The dips in funding for the commission and the department of state threaten voters’ wishes for an “impartial and transparent redistricting process,” said Nancy Wang, executive director of Voters Not Politicians.

“The House proposal shifts the budget for the commission to the Legislature, which defies the will of the 2.5 million Michiganders who amended the state constitution specifically to take redistricting out of the hands of politicians and placed it with an independent citizens redistricting commission,” Wang said in a statement.

The House General Government budget recommendation would include $3.2 million in general fund money for the redistricting commissioners’ salaries and operational costs — $1.4 million less than what was recommended the governor — and move that allocation from the Department of State budget to the Legislature’s budget.

The transfer to the Legislature’s budget makes it easier for the commission to comply with language in the voter-approved initiative that requires the commission to make reports to the Legislature, said subcommittee Chairman Rep. Mark Huizenga, R-Walker.

“The operational side of it would still be in the SOS,” Huizenga said.

Where the money for the commission is housed is less concerning than the "gimmicks" the House used to underfund the group's operations, said Shawn Starkey, a spokesman for the Secretary of State's Office. 

"The Legislature must stop playing games with democracy and must fully fund both the Department of State and the redistricting commission," Starkey said in a statement. 

The budget referred from subcommittee Tuesday includes a 3% administrative cut and 25% information technology funding reduction across all departments in the general government budget.

The reduction to administrative operational funding was increased to 15% for Nessel’s office, a cut of about $5.3 million that Democratic Rep. Jon Hoadley called “overly partisan and political.”

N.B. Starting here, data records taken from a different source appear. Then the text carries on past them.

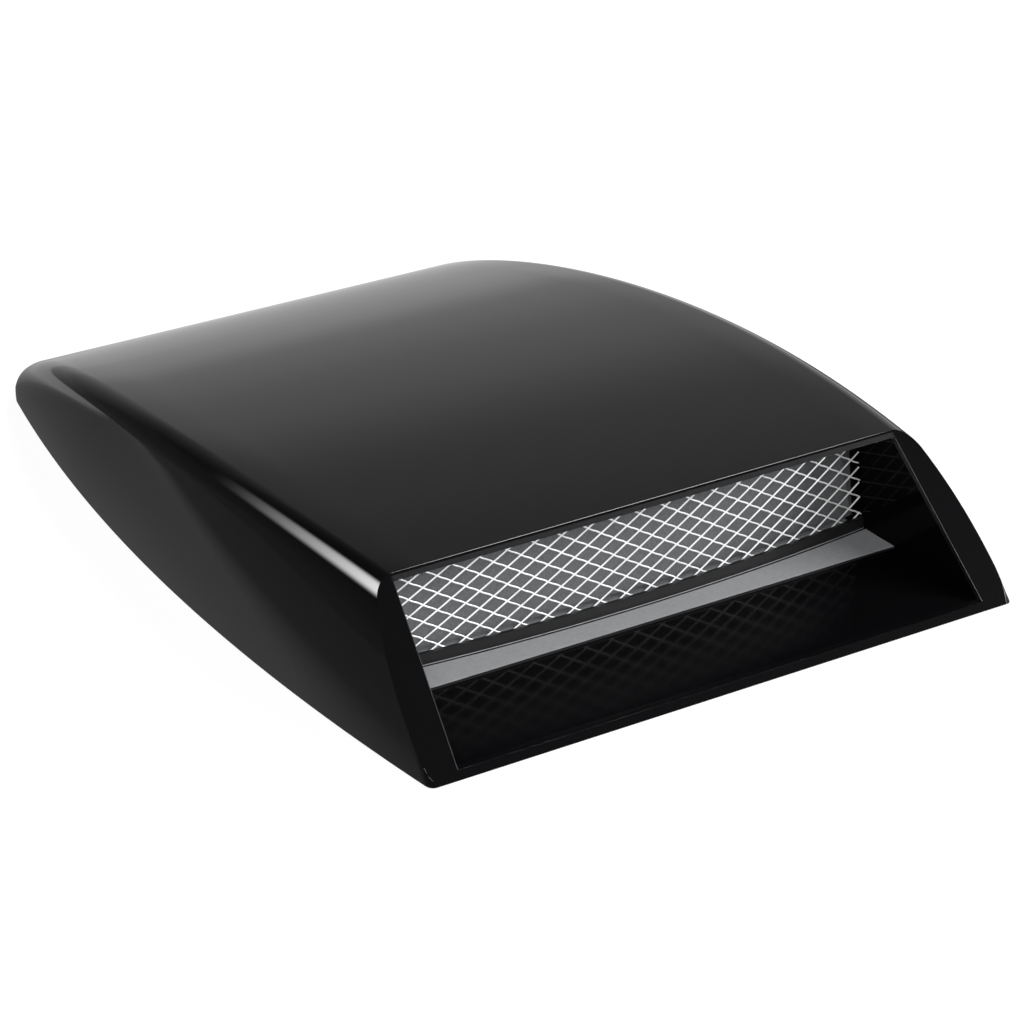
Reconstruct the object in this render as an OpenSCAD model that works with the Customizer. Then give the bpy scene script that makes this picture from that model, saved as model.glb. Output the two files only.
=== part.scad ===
// Bonnet vent: a gloss black moulded scoop with a raked mouth, a recessed duct tray
// and an expanded-metal mesh, held on the bonnet by foam tape round its rim.
// X is the width, +Y runs from the mouth to the tail, +Z is up. The origin is on the
// bonnet, under the middle of the rim.

/* [Shell] */
// Width of the rim across the mouth
mouth_w = 280; // [250:1:320]
// Length of the rim from the mouth's lower lip to the tail
body_l = 419; // [380:1:460]
// Height of the roof's edge over the mouth, above the rim
mouth_h = 59.5; // [52:0.5:70]
// How far the roof's edge lies behind the lower lip
lip_setback = 60; // [48:1:70]
// Wall of the moulding
wall = 2.2; // [1.8:0.1:3]
// How far the roof keeps the direction it has at the mouth
roof_lead = 171; // [140:1:190]
// Rise of the roof over that stretch
roof_rise = 12.3; // [6:0.1:18]
// How far ahead of the tail the roof starts to turn down
tail_lead = 26; // [18:1:40]
// Height from which the roof turns down to the tail
tail_drop = 39.7; // [30:0.1:48]
// Height of the tail's upright edge
tail_edge = 2.9; // [2.4:0.1:5]
// Width of the rim at the tail, before its corners are rounded
tail_w = 225; // [190:1:250]
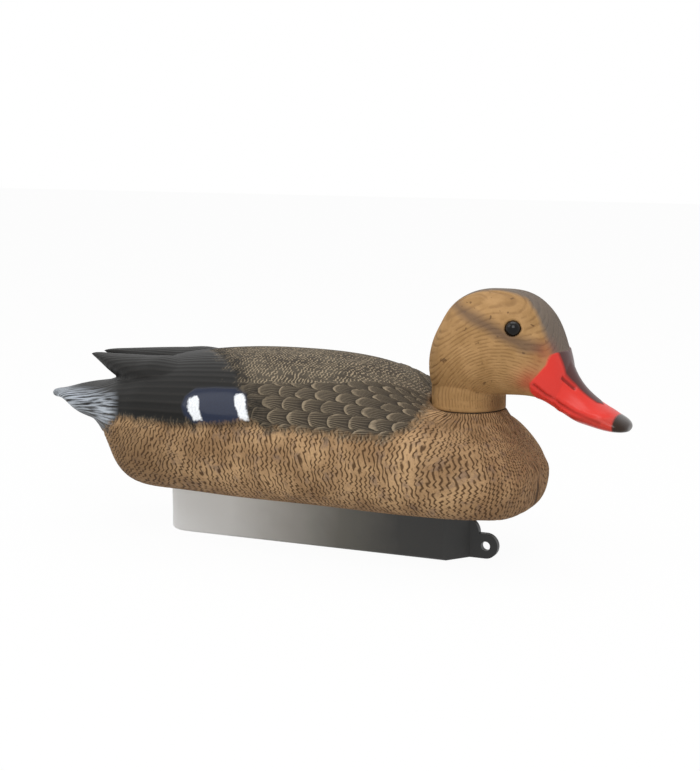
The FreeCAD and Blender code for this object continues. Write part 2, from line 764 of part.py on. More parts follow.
# ---------------------------------------------------------------- check and write
PIECES = [
    float_body,
    head_shell,
    eyes[0],
    eyes[1],
    neck_socket,
    neck_plug,
    neck_seal_ring,
    keel_shell,
    keel_filler_plug,
    keel_ballast,
    keel_screws,
]

doc.recompute()
for thing in doc.Objects:
    if "Invalid" in thing.State or "Error" in thing.State:
        raise RuntimeError("%s did not build: %s" % (thing.Label, thing.State))
for piece in PIECES:
    if piece.Shape.isNull() or not piece.Shape.isValid():
        raise RuntimeError("%s has no valid shape" % piece.Label)
    print(
        "%-18s %d solid(s) %9.0f mm3"
        % (piece.Label, len(piece.Shape.Solids), piece.Shape.Volume)
    )
for piece in PIECES:
    piece.Shape.exportStep("parts/%s.step" % piece.Label)
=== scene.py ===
import bpy
import bmesh
import numpy as np
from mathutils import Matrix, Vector


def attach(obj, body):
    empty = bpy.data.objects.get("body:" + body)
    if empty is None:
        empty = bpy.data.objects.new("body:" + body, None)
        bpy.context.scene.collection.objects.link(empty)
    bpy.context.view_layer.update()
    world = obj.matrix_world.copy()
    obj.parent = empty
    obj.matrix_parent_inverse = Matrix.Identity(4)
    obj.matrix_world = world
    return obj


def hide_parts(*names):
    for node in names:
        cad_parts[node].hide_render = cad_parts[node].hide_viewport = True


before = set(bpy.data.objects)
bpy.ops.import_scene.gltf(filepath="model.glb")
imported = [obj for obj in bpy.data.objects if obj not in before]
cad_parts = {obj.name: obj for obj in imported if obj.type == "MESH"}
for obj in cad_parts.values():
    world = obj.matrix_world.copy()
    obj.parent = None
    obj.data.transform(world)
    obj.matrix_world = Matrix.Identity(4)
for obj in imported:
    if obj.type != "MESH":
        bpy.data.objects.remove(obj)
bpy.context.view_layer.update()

# ---------------------------------------------------------------- view, floor and light
# A small table set-up: long lens a little above the water line, pale sweep below,
# three soft boxes, at the breast, at the tail and overhead, and an even room.
scene = bpy.context.scene
scene.view_settings.view_transform = "Standard"

lens = bpy.data.cameras.new("view")
lens.lens, lens.sensor_width = 79.63, 36.0
lens.clip_start, lens.clip_end = 0.05, 30.0
camera = bpy.data.objects.new("view", lens)
scene.collection.objects.link(camera)
camera.location = (0.4616, -0.9917, 0.2820)
aim = Vector((0.02006, 0.0, 0.10424))
camera.rotation_euler = (aim - camera.location).to_track_quat("-Z", "Y").to_euler()
scene.camera = camera


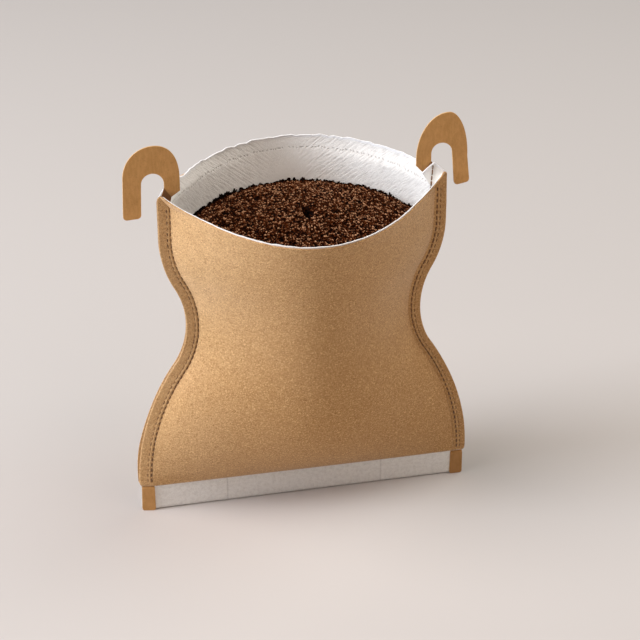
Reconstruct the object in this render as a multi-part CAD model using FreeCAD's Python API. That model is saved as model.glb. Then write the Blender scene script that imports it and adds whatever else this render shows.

“It seems to me this is arbitrary and capricious,” said Hoadley of Kalamazoo.

The 3% administrative cuts and 25% IT decreases were to encourage efficiencies within state departments, Huizenga said. The additional cuts to Nessel’s office were not politically motivated but stemmed from the discovery of “additional work project dollars out there” where legislators felt efficiencies could be realized, Huizenga said.

In April, the Senate's proposal recommended a 10% "administrative reduction" to Nessel's budget. 

“The idea is not be pejorative about it but to make sure they work very hard and that we support Michigan’s hard-working taxpayer,” Huizenga said.

Overall, Nessel's budget would decrease by roughly $5 million in fiscal year 2019-20.

Boilerplate language also would require Nessel to report in person to House and Senate appropriation subcommittees to present any "findings" that prompted the attorney general to enter any lawsuit against the federal government. The language would require Nessel to provide a cost estimate of the lawsuit, as well as quarterly reports on the office’s overall lawsuit settlement proceeds fund.

Nessel has withdrawn from several conservative lawsuits Republican former Attorney General Bill Schuette had joined while signing on to others by Democratic attorneys general challenging actions by GOP President Donald Trump’s administration.

The recommended gross appropriation for the Secretary of State’s office in fiscal year 2019-20 is about half a million more than the current year but is nearly $8 million less than what was recommended by the governor.

The $3.2 million allocation for the redistricting commission is lower than the $4.6 million recommended in Whitmer’s budget.

The House replaced roughly $5.4 million of the Secretary of State’s general fund money with restricted funds, allowing a lower allocation to the redistricting commission. The November ballot language approved by voters required the commission’s funding to equal not less than 25% of the Secretary of State’s general fund budget.